Quote every line as given.

============

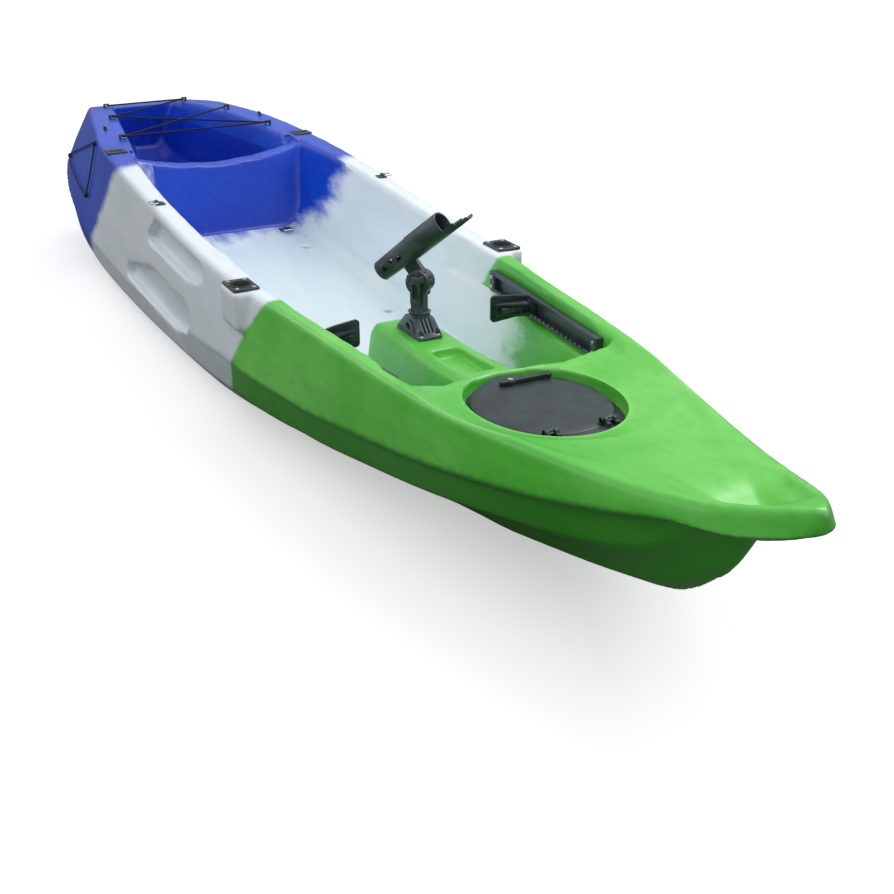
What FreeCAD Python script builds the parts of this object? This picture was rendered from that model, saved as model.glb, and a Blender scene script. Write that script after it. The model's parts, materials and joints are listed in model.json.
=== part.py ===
import FreeCAD, Part
import Sketcher
import math
import os
from FreeCAD import Placement, Rotation, Vector

# Sit-on-top fishing kayak, millimetres.
# +X points to the bow, +Y to port, +Z up.  The origin lies on the keel line at mid length.

os.makedirs("parts", exist_ok=True)
doc = FreeCAD.newDocument("kayak")

# ---------------------------------------------------------------- driving dimensions
DRIVING = [
    ("hull_wall", 5.0, "moulded skin thickness"),
    ("socket_x", 205.0, "rod socket station"),
    ("socket_y", 324.0, "rod socket offset from the centre plane"),
    ("socket_top", 351.0, "top of the socket boss"),
    ("socket_length", 81.0, "socket plate, fore and aft"),
    ("socket_width", 60.0, "socket plate, across"),
    ("socket_plate", 4.0, "socket plate thickness"),
    ("socket_bore", 22.0, "radius of the socket bore"),
    ("socket_sleeve", 2.6, "sleeve wall"),
    ("socket_depth", 84.0, "bore depth below the plate face"),
    ("screw_pitch_x", 60.0, "socket plate screws, fore and aft pitch"),
    ("screw_pitch_y", 38.0, "socket plate screws, pitch across"),
    ("screw_shank", 2.1, "small screw shank radius"),
    ("screw_head", 4.3, "small screw head radius"),
    ("fit_gap", 0.06, "radial gap of fixed round fits"),
    ("lid_half_length", 158.0, "hatch lid half length"),
    ("lid_half_width", 131.0, "hatch lid half width"),
    ("lid_edge", 7.0, "hatch lid edge thickness"),
    ("hatch_x", 925.0, "hatch centre station"),
    ("hatch_seat", 254.0, "height of the hatch ledge"),
    ("rod_x", 415.0, "rod holder station"),
    ("rod_seat", 254.0, "top of the console under the rod holder"),
    ("rod_swing", 36.6, "rest heading of the rod tube, degrees to port"),
    ("rod_lean", 39.7, "rest elevation of the rod tube, degrees"),
    ("rod_base_length", 113.0, "rod mount foot, fore and aft"),
    ("rod_base_width", 58.0, "rod mount foot, across"),
    ("rod_base_height", 45.0, "rod mount collar height"),
    ("post_radius", 15.0, "rod post spigot radius"),
    ("pivot_height", 112.0, "tilt pivot above the console"),
    ("knuckle_radius", 27.0, "tilt knuckle radius"),
    ("tube_offset", 68.0, "tube axis above the tilt pivot"),
    ("tube_radius", 27.0, "rod tube outer radius"),
    ("tube_bore", 23.5, "rod tube bore radius"),
    ("rail_length", 500.0, "foot rail length"),
    ("rail_height", 46.0, "foot rail height"),
    ("rail_depth", 16.0, "foot rail depth off the wall"),
    ("pedal_reach", 104.0, "foot pedal reach inboard of the wall"),
    ("cord_radius", 2.5, "shock cord radius"),
    ("tow_hole", 12.0, "tow hole radius"),
    ("scupper", 12.0, "scupper hole radius"),
]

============

→ **Correct response**
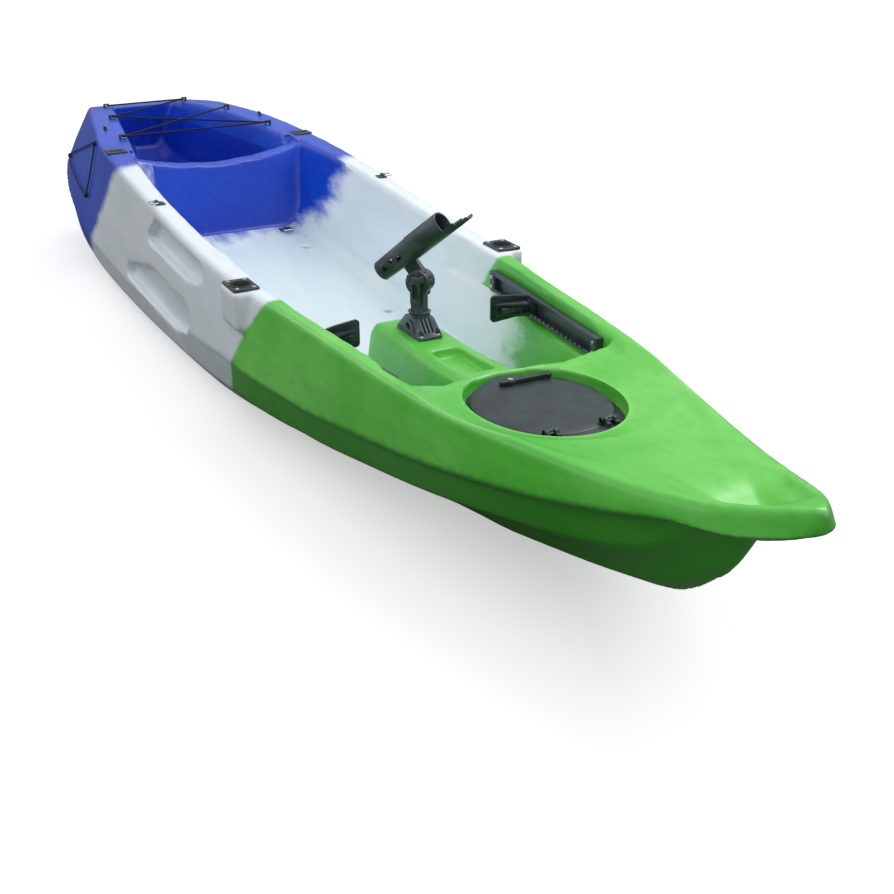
What FreeCAD Python script builds the parts of this object? This picture was rendered from that model, saved as model.glb, and a Blender scene script. Write that script after it. The model's parts, materials and joints are listed in model.json.
=== part.py ===
import FreeCAD, Part
import Sketcher
import math
import os
from FreeCAD import Placement, Rotation, Vector

# Sit-on-top fishing kayak, millimetres.
# +X points to the bow, +Y to port, +Z up.  The origin lies on the keel line at mid length.

os.makedirs("parts", exist_ok=True)
doc = FreeCAD.newDocument("kayak")

# ---------------------------------------------------------------- driving dimensions
DRIVING = [
    ("hull_wall", 5.0, "moulded skin thickness"),
    ("socket_x", 205.0, "rod socket station"),
    ("socket_y", 324.0, "rod socket offset from the centre plane"),
    ("socket_top", 351.0, "top of the socket boss"),
    ("socket_length", 81.0, "socket plate, fore and aft"),
    ("socket_width", 60.0, "socket plate, across"),
    ("socket_plate", 4.0, "socket plate thickness"),
    ("socket_bore", 22.0, "radius of the socket bore"),
    ("socket_sleeve", 2.6, "sleeve wall"),
    ("socket_depth", 84.0, "bore depth below the plate face"),
    ("screw_pitch_x", 60.0, "socket plate screws, fore and aft pitch"),
    ("screw_pitch_y", 38.0, "socket plate screws, pitch across"),
    ("screw_shank", 2.1, "small screw shank radius"),
    ("screw_head", 4.3, "small screw head radius"),
    ("fit_gap", 0.06, "radial gap of fixed round fits"),
    ("lid_half_length", 158.0, "hatch lid half length"),
    ("lid_half_width", 131.0, "hatch lid half width"),
    ("lid_edge", 7.0, "hatch lid edge thickness"),
    ("hatch_x", 925.0, "hatch centre station"),
    ("hatch_seat", 254.0, "height of the hatch ledge"),
    ("rod_x", 415.0, "rod holder station"),
    ("rod_seat", 254.0, "top of the console under the rod holder"),
    ("rod_swing", 36.6, "rest heading of the rod tube, degrees to port"),
    ("rod_lean", 39.7, "rest elevation of the rod tube, degrees"),
    ("rod_base_length", 113.0, "rod mount foot, fore and aft"),
    ("rod_base_width", 58.0, "rod mount foot, across"),
    ("rod_base_height", 45.0, "rod mount collar height"),
    ("post_radius", 15.0, "rod post spigot radius"),
    ("pivot_height", 112.0, "tilt pivot above the console"),
    ("knuckle_radius", 27.0, "tilt knuckle radius"),
    ("tube_offset", 68.0, "tube axis above the tilt pivot"),
    ("tube_radius", 27.0, "rod tube outer radius"),
    ("tube_bore", 23.5, "rod tube bore radius"),
    ("rail_length", 500.0, "foot rail length"),
    ("rail_height", 46.0, "foot rail height"),
    ("rail_depth", 16.0, "foot rail depth off the wall"),
    ("pedal_reach", 104.0, "foot pedal reach inboard of the wall"),
    ("cord_radius", 2.5, "shock cord radius"),
    ("tow_hole", 12.0, "tow hole radius"),
    ("scupper", 12.0, "scupper hole radius"),
]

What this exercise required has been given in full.